I can understand a leader going against the popular will; especially where matters of national survival are concerned. But in most mundane matters, leaders must be sensitive to the way their followers think. And this is the essence of democratic politics: like entrepreneurs in the market, politicians must be responsive to the whims of voters on whom they rely for their political survival. In the case of the coronavirus, MPs need to have money at their disposal to distribute food and other essential necessities to those among their constituents who are in need.
This brings me to Museveni. He is the best example of this practice. As political contestation has increased, so has the budget for State House, the residence of the president, which also houses his private office. This financial year, that budget stands at Shs300 billion and a significant share of it goes to “gifts” and presidential donations. It was, therefore, hypocritical of him to condemn MPs’ Shs10 billion when he has already allocated himself 30 times more money than that: one man against 463 legislators.
When I was young and theoretical I used to condemn Museveni for the State House budget. I have since grown older and much more realistic. Even if I do not agree with such huge sums of public money allocated to the residence of the president, I now understand the circumstances that make it politically necessary. Even if Kizza Besigye or Bobi Wine were elected president, this practice would remain albeit under different guises. That is how politics works.
And for critics who argue that pandering to these popular sentiments undermines “development” of institutions, I say that argument is theoretically persuasive but empirically wrong. All the rich countries of today, when they were at the same level of development as we are (rural, agrarian, illiterate and poor), had the same kind of politics and it did not stop them from developing. Indeed, their current institutional setup is a result, not a cause, of their development.

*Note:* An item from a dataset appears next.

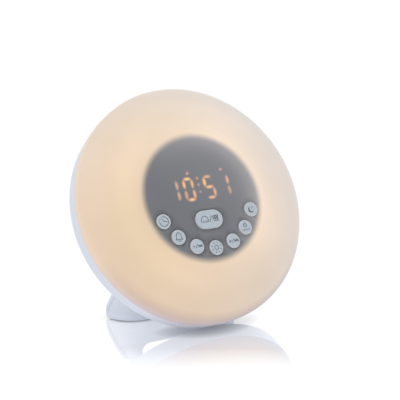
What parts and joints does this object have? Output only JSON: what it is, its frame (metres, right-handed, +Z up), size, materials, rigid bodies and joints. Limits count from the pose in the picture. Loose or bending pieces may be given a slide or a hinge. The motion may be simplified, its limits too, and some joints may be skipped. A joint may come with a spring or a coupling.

For the intellectually curious, I advise them to read a small book by the American journalist, William Riordon, titled Plunkitt of Tammany Hall; A Series of Very Plain Talks on Very Practical Politics. Written at the beginning of the 20th Century, it is a series of reflections by George Washington Plunkitt, a then-leading figure in the Democratic Party machine of New York State on how politics is organised and how elections are won in that state.
At that time (1913), USA per capita income at PPP was $10,500 in 2020 prices; the equivalent for Uganda today is $2,700. But the nature of politics between the USA and Uganda, where elected officials met the personal needs of their constituents through certain forms of charity are similar. It did not stop the U.S. from institutionalisation and will not stop Uganda.